Let me start saying that I'm a huge OpenERP fan.
 I though twice before participating, but I feel some obligation in sharing
my findings on this issue.

 OpenERP is doing a great work on the product, and all product serious
users should giving their share for this.
 But, unfortunately, right now I can't advise anyone I know to buy
Enterprise contract.
 I honestly hope that this could change soon.

 I can explain why, and  I'll also add some comparisons with Microsoft's
NAV strategy (in fact, OpenERP is a closer competitor to NAV than it is to
AX or SAP).

1) THE OEE SAAS OPTION IS UNUSABLE:
 It does not support localizations, it doesn't allow for serious
customizations.
 So, it doesn't let me comply with my local legal requirements.

2) OEE SERVICE DOES NOT SUPPORT LOCALIZATIONS.
 This is a real show stopper.
 I don't mind localizations to be built by third-parties (as they are), but
I expect the product vendor to validate these and give some level of
support or guarantee. Every other ERP vendor I know does that.
 Localization features are mission critical, and OEE is void of value in
that space. It doesn't even cover version migrations.
 If I have to pay a partner for this support, I'd might be better off
getting all product support from him.
 Microsoft NAV and AX themselves often have localizations provided and
maintained by partners. But Microsoft certifies these localizations, and
includes them in the produc's maintenance fee. And Microsoft doesn't do
direct sales: it's always sold through an integrator. How the maintenance
fee gets divided between core and localizations evolution is abstracted for
the final customer.

3) OEE IS EXPENSIVE
 At least for the business case I studied, so I have numbers to back up
this claim.
 From the 6th year on, OEE total cost gets more expensive than buying
Microsoft NAV licenses.
 And Microsoft supports localization, which OpenERP doesn't.
 On a SaaS cloud hosted, the assessment conclusions could be different, but
as per #1, that is not an option.
 And note that NAV targets the middle market. For the SME market the
pricing issue gets even trickier.

 I mean to be constructive, so I do have some suggestions for improvement:

A) HAVE A COMMUNITY MODULES CERTIFICATION PROGRAMME
 Let partners build localizations, but have them reviewed and certified.
 This will make it viabale for OpenERP SA to also provide version
migrations as part of OEE.
 Also should provide some guarantee on basic maintenance (bugfixing) in
case the authors go out of business.
 This will boost it's value for Customers.
 I know that Microsoft does this and uses a third-party entity to do the
certification process, and it's similar to what App Stores do.
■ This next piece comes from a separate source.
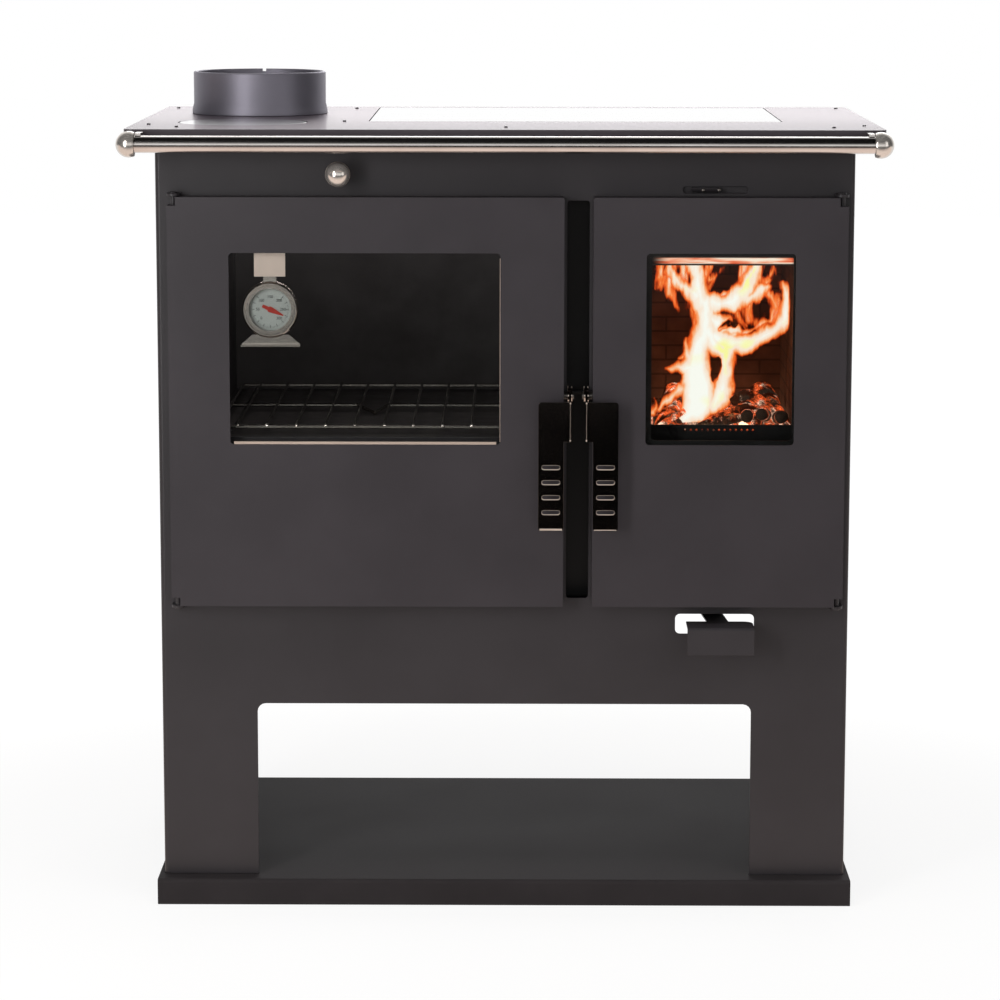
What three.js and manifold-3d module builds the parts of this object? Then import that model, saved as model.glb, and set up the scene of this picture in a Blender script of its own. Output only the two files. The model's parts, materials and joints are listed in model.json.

B) PRICE DIFFERENTIATION BY GEOGRAPHIC REGION.
 It doesn't make sense to have the same prices for South America and North
America.
 It also doesn't make sense to have the same prices for Portugal and for
Germany.
 I can tell you what Microsoft is doing: they also have a fixed list price
(at least for Europe).
 But they use different discount policies to adapt to each market's needs:
I have seen quotes starting with 30% discount on list price, but in
stronger economies such as Germany you're lucky if you can close the deal
with a 5% or 10% discount.

C) ACCOMODATE DIFFERENT CUSTOMERS TYPES IN THE PRICING POLICY
 The new "business apps" user category is different from the standard "ERP"
users.
 They have very different perceptions of the product's value, but can grow
in modules used and eventually become full "ERP" users.
 These users expect a more App-oriented pricing model, at least until they
reach a usage level that makes them prefer the "ERP" pricing.
 I believe that "business apps" and "quickstart" over SaaS" concepts are
powerful and can be strategic for OpenERP's growth.
 But OpenERP is missing a few things for that to take off: certified
modules and localizations usable on SaaS; support for dev / productions
environments on SaaS, with tooling for packaging changes and deploying
between them; improve the GUI customization tools (view editors are partly
broken; some field changes are impossible).

 The more I think on it, the more I believe that module certification can
have a multiplier effect on several revenue stream for OpenERP.

 I hope this gets to be helpful in some way.